_Dataset records:_
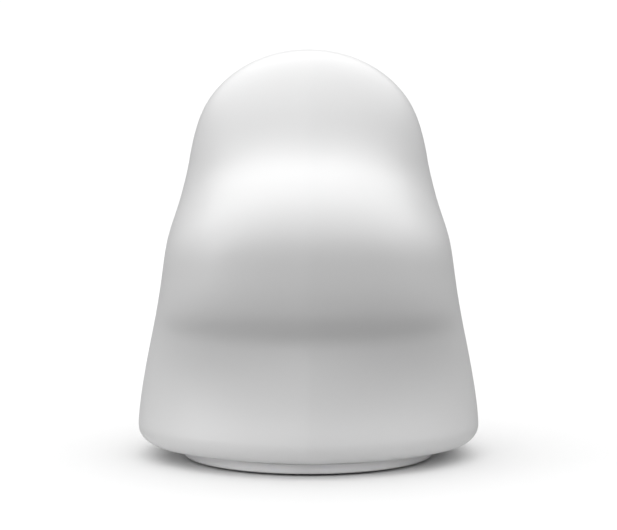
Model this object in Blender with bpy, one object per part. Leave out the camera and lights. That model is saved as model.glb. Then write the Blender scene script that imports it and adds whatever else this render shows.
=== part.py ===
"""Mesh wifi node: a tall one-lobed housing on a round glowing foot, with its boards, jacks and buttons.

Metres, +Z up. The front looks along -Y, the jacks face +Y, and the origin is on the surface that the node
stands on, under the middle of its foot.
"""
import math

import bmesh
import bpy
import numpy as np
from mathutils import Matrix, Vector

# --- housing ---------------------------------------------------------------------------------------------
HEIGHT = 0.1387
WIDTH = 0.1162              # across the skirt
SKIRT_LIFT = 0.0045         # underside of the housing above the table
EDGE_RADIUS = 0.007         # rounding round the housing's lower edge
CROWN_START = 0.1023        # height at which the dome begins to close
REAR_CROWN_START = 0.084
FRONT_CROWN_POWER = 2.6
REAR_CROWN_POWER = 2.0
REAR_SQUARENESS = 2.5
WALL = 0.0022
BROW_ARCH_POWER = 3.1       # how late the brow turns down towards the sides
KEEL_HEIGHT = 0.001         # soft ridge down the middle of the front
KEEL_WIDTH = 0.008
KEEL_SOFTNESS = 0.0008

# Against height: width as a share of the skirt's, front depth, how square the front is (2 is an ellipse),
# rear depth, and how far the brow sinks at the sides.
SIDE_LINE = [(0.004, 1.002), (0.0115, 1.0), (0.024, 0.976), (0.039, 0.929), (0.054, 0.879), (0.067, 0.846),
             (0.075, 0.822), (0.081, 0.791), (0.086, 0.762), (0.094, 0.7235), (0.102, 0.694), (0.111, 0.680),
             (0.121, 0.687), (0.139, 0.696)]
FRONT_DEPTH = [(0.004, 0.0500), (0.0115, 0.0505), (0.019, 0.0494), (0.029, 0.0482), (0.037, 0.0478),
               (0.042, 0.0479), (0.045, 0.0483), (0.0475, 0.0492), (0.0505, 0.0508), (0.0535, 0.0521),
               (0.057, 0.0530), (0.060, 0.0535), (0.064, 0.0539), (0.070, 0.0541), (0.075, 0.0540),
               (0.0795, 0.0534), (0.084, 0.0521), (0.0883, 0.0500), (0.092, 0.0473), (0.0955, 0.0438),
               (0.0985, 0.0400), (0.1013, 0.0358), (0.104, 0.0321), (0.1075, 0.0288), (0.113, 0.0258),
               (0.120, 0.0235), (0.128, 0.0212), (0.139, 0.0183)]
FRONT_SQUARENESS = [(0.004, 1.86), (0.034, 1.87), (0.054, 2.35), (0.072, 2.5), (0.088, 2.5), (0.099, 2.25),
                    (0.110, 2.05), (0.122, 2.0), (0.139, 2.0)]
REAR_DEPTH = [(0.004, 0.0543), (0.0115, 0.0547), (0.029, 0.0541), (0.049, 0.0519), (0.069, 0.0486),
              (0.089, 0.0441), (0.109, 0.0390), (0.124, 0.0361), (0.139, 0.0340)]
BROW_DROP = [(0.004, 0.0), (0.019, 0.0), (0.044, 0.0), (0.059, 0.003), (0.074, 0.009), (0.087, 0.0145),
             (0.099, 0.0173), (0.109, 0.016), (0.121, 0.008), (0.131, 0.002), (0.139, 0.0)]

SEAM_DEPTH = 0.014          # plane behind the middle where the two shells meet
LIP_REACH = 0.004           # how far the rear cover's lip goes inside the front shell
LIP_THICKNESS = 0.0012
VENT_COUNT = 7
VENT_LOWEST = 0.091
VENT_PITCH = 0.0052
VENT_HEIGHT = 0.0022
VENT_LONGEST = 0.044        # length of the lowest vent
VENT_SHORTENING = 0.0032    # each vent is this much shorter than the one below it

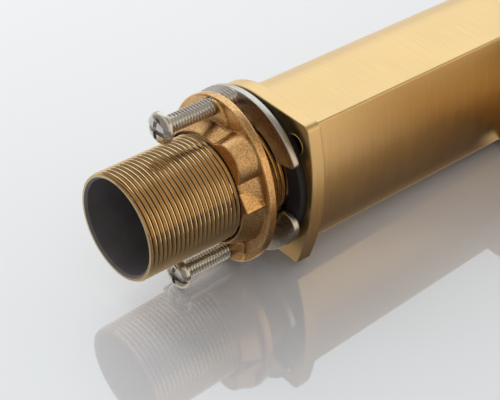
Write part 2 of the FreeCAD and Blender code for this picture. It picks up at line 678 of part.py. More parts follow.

_Task instructions:_ On how many lines does the word "Blender" appear? Answer with only the number.

_Problem solution:_ 2